Il tracollo del turismo e la strategia per il futuro
Perché è fondamentale riuscire a far riemergere il nome del proprio Paese prima che finisca l’emergenza sanitaria? Per vari motivi. Politica internazionale, prestigio, mercati finanziari in primis. Ma anche per cultura e turismo. Prima della crisi attuale, il trend di crescita del reddito pro capite cinese spingeva i cinesi a spendere di più per i viaggi. Entro il 2022 – si prevedeva fino a pochi mesi fa – la popolazione cinese spenderà fino a 128 miliardi di euro in turismo estero. E il turismo interno, in crescita fin dal 2015 al quarto posto mondiale, valeva fino a ieri circa 9 trilioni di dollari, l’11% del PIL. Generando tra l’altro un indotto di 28 milioni di occupati.
Negli Stati Uniti sono stati 37 milioni, i turisti sbarcati all’ombra della bandiera a stelle e strisce tra il gennaio e il giugno 2019. Una quota analoga a quella dell’anno precedente, quindi già in un trend decrescente rispetto a una crescita globale di circa il 3-4% annuo. E l’America si presenta oggi ai nostri occhi come impreparata. Certamente avrà le capacità di reagire e saper mettere in campo risorse inimmaginabili, a livello tecnico e finanziario. Ma sconta oggi una colpevole sufficienza del primo periodo, che rischia di causare alti numeri in termini di contagiati e morti.
E la Russia? L’obiettivo generale era quello di raggiungere una quota di 25 miliardi di dollari generati dal turismo entro il 2035. Anche perché il margine di crescita nel Paese, sotto questo aspetto, è ampio: basti pensare che nel 2019 sono stati 25 milioni i turisti che hanno visitato l’immenso territorio russo.

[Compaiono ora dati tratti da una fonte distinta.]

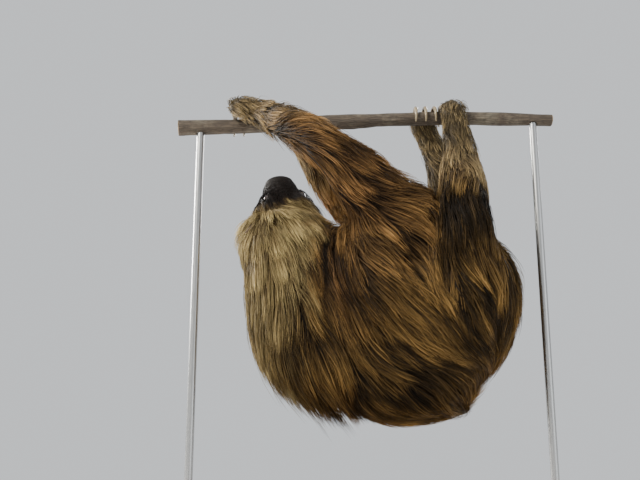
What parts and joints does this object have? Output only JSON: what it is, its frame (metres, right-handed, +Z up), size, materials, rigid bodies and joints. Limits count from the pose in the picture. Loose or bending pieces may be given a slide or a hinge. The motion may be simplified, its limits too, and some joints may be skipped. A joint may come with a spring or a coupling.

E se ad oggi Putin ha sempre mostrato il proprio Stato come distante e quasi “immune” al contagio, oggi Mosca è anch’essa in lockdown, e la ripresa è distante.
Questo periodo, che lascerà gravi cicatrici sulla popolazione mondiale sotto ogni aspetto, segna anche un nuovo modo di guardare la turismo, al commercio, alla cultura. Il marketing territoriale, il mondo degli eventi, delle fiere, dei concerti, dello sport: tutto è in attesa, colpito al cuore e in previsione di vedersi rivoluzionare a tutto tondo. Ma molto starà alla capacità di reazione dei singoli e alle strategie nazionali adottate oggi.
Questa volta non basterà truccarsi, occorrerà guardarsi allo specchio e capire su cosa puntare.